===== Information supplied

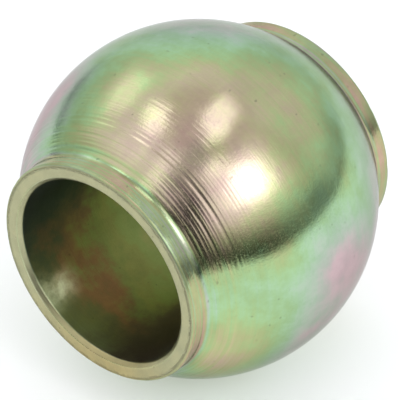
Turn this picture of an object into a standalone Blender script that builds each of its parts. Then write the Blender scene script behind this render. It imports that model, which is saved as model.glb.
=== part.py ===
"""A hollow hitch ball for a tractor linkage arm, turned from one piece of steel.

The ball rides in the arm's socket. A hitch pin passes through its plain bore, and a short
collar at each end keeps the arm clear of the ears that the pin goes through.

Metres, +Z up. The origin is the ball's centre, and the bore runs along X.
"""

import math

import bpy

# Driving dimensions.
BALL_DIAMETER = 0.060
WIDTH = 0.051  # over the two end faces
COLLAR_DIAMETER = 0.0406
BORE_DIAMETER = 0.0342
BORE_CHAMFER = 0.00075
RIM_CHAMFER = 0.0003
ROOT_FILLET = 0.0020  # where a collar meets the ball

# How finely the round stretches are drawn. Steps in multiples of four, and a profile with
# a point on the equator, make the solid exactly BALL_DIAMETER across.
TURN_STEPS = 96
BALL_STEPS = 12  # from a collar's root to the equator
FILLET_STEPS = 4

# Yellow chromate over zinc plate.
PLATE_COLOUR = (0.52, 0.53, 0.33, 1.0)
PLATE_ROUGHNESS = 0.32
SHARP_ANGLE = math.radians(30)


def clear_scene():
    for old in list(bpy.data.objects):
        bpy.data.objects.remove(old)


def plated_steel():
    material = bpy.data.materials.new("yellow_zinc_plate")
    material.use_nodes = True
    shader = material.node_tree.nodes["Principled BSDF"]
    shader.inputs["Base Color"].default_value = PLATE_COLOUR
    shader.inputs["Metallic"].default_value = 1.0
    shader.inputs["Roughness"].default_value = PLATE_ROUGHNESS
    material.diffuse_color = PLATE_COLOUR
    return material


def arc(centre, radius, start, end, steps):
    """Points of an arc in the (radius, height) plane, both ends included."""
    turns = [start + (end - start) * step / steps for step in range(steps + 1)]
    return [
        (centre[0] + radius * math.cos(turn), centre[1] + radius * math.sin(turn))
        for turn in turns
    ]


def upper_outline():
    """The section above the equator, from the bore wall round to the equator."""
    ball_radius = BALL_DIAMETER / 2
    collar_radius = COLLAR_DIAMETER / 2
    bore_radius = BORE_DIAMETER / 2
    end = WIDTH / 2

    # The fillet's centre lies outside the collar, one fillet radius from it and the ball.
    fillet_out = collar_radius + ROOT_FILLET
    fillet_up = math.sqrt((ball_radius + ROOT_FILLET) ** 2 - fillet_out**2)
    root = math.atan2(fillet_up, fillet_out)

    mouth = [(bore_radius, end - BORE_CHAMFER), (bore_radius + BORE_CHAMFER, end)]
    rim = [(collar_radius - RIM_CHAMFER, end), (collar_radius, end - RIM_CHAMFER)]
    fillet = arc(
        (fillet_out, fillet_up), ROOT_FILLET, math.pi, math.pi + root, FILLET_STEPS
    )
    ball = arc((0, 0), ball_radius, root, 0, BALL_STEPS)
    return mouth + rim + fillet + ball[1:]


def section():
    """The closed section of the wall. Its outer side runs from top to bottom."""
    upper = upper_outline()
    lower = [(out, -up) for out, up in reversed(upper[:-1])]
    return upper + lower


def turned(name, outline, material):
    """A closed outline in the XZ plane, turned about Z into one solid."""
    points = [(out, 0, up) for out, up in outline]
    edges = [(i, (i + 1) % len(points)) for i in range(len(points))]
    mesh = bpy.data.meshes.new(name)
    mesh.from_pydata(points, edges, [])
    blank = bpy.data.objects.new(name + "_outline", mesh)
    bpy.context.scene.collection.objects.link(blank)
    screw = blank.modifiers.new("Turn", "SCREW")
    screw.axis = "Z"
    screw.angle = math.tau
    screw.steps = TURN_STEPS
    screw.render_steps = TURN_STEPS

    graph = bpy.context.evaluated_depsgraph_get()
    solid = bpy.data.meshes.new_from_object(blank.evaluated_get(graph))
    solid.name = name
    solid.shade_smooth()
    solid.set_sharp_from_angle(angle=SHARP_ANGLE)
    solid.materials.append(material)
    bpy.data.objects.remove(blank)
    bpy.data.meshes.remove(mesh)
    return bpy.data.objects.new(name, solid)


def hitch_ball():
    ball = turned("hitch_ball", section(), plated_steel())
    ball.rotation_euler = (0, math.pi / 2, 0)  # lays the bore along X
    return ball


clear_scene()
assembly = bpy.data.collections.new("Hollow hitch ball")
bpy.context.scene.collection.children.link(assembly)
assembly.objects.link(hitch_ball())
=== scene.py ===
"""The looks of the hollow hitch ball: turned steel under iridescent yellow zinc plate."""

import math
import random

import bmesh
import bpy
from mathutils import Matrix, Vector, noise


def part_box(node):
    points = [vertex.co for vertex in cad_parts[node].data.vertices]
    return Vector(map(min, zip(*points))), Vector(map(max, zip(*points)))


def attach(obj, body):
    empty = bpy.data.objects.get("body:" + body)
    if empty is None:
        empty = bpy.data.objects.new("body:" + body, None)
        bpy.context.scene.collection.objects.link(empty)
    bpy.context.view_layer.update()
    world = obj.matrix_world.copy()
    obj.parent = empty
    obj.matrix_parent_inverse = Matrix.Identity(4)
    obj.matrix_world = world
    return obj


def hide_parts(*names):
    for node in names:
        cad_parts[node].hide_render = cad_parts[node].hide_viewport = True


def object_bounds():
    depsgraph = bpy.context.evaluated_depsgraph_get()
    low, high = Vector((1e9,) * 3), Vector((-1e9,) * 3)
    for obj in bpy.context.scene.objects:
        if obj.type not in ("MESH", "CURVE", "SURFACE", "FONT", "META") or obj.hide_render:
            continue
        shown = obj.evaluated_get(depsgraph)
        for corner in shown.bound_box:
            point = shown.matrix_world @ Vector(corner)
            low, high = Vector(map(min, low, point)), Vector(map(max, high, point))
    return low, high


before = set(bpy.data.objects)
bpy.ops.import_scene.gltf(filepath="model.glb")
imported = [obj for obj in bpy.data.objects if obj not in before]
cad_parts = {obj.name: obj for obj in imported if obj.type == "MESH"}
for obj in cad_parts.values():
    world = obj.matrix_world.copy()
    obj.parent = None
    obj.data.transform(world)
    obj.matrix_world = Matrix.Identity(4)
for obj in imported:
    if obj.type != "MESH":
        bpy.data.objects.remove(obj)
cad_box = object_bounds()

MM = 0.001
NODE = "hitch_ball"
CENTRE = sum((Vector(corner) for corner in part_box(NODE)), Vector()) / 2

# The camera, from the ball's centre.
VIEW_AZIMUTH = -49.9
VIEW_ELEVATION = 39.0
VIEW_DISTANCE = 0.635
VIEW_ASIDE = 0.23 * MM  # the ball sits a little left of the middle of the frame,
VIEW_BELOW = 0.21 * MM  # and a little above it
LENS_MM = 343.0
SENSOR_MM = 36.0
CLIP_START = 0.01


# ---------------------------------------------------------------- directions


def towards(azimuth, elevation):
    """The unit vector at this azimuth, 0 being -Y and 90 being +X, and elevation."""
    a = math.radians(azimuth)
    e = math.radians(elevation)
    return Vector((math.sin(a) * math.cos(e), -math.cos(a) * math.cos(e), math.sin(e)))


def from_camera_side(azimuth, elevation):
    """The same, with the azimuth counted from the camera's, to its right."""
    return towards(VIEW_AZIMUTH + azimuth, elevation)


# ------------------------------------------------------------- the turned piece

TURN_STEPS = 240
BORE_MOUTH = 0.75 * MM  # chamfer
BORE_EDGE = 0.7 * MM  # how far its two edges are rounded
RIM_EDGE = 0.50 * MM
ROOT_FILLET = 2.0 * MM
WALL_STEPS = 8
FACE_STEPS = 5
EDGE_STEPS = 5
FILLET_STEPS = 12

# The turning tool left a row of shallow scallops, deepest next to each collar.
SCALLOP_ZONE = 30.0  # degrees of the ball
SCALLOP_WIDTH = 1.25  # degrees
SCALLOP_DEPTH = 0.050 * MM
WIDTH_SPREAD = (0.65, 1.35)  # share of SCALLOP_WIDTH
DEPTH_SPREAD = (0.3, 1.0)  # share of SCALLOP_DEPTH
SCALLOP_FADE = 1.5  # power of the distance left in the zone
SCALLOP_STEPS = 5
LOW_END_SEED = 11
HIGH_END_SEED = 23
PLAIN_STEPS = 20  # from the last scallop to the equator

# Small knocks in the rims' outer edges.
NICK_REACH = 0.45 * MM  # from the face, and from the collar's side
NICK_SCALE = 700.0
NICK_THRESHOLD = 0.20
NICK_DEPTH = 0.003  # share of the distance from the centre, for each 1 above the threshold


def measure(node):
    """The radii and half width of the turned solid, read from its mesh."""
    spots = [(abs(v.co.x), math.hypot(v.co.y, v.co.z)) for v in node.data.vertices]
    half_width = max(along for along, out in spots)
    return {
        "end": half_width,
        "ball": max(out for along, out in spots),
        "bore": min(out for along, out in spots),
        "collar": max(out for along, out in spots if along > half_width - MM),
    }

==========

Write down exactly the span of lines above from the one containing "ball.rotation_euler = (0, math.pi" to the one containing "bpy.context.scene.collection.objects.link(empty)", both ends included.

> [Exercise result]:
    ball.rotation_euler = (0, math.pi / 2, 0)  # lays the bore along X
    return ball


clear_scene()
assembly = bpy.data.collections.new("Hollow hitch ball")
bpy.context.scene.collection.children.link(assembly)
assembly.objects.link(hitch_ball())
=== scene.py ===
"""The looks of the hollow hitch ball: turned steel under iridescent yellow zinc plate."""

import math
import random

import bmesh
import bpy
from mathutils import Matrix, Vector, noise


def part_box(node):
    points = [vertex.co for vertex in cad_parts[node].data.vertices]
    return Vector(map(min, zip(*points))), Vector(map(max, zip(*points)))


def attach(obj, body):
    empty = bpy.data.objects.get("body:" + body)
    if empty is None:
        empty = bpy.data.objects.new("body:" + body, None)
        bpy.context.scene.collection.objects.link(empty)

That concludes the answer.